I recommend the LLN option for partitions:
*LLN*
Schedule resources to jobs on the least loaded nodes (based upon the
number of idle CPUs). This is generally only recommended for an
environment with serial jobs as idle resources will tend to be
highly fragmented, resulting in parallel jobs being distributed
across many nodes. Note that node *Weight* takes precedence over how
many idle resources are on each node. Also see the
*SelectParameters* configuration parameter *CR_LLN* to use the least
loaded nodes in every partition.
-Paul Edmon-
On 11/15/2018 4:25 AM, Aravindh Sampathkumar wrote:
Hi All.
I'm having some trouble finding appropriate section of the
documentation to change slurm resource allocation policy.
We have configured CPU and memory as consumable resources, and our
nodes can run multiple jobs as long as there are CPU memory available.

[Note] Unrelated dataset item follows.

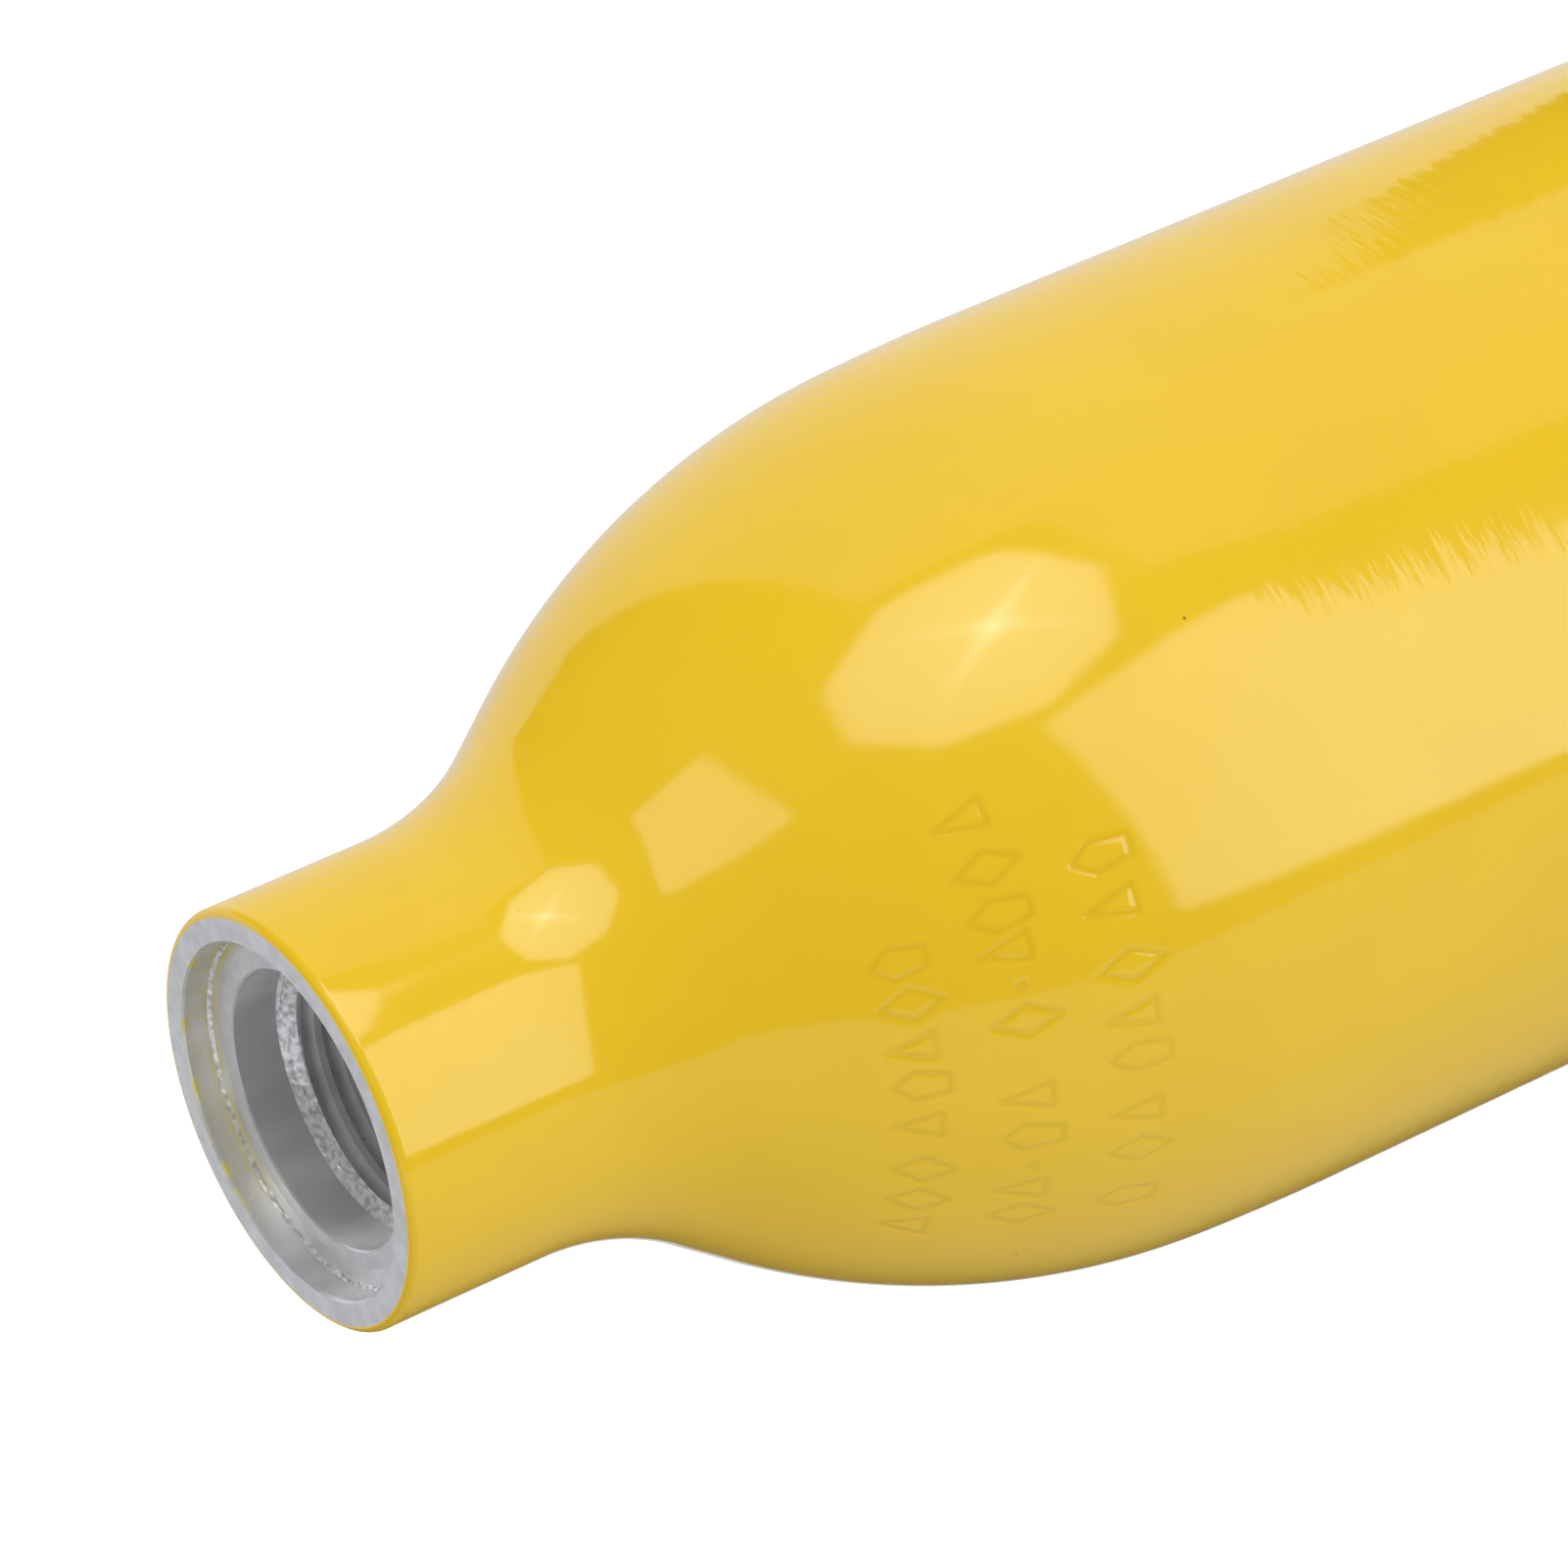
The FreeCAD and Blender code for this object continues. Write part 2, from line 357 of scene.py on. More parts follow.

What I want is for Slurm to spread jobs across all available servers
in a partition instead of loading up few servers while others are idling.
For example, I have a partition nav which has 5 compute
nodes(node[1-5]) dedicated to it.
when users submit 3 jobs to nav partition, each requesting 1 CPU core
and 1 GB of memory, SLURM schedules all the jobs in node1 because it
has enough CPU cores and memory to satisfy job requirements. nodes -
2,3,4,5 are idle.
What I want instead is for slurm to schedule job1 to node1, job2 to
node2, job3 to node3.. and then in the future if there are more jobs
than there are nodes, slurm must utilise the rest of resources
available in node1.
Why?
A small group that is using this partition is concerned that all their
jobs get scheduled on the same node, and they need to share network
bandwidth, and bandwidth to local disk. If they were spread out
instead, they could use better bandwidth.
Appreciate any advice how I can make this happen.
Thanks,
Aravindh Sampathkumar
aravi...@fastmail.com